How to use this calculator
- Enter the campaign or channel metrics requested in the calculator.
Calculate whether your ad spend is producing enough revenue and profit. This tool estimates ROAS, ad profit, break-even revenue, daily spend, and scaling readiness for paid campaigns.
The result shows whether ad spend is profitable after margin, not only whether it generates revenue. Strong ROAS with weak margin can still produce poor profit.
Use contribution margin when possible so the result reflects real profitability after product or service delivery costs.
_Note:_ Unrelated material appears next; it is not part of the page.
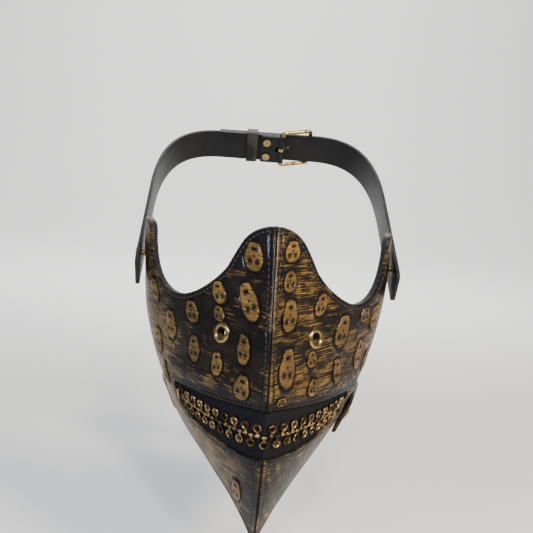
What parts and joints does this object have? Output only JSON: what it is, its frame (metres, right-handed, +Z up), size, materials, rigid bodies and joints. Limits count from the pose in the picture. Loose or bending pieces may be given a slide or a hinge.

If ad spend is $5,000, revenue is $25,000, and margin is 60%, ROAS is 5.0x and ad profit is $10,000.
Divide the revenue goal by expected ROAS, then check whether gross margin leaves profit after ad spend.
Many campaigns target at least 2.5x to 4x ROAS, but the correct target depends on margin and repeat purchases.
Multiply ad revenue by gross margin, then subtract ad spend to estimate ad profit.
Ad spend is too high when ROAS, CPA, or profit per conversion falls below your break-even threshold.
Increase budget when ROAS is profitable, conversion quality is stable, and marginal CPA does not rise too quickly.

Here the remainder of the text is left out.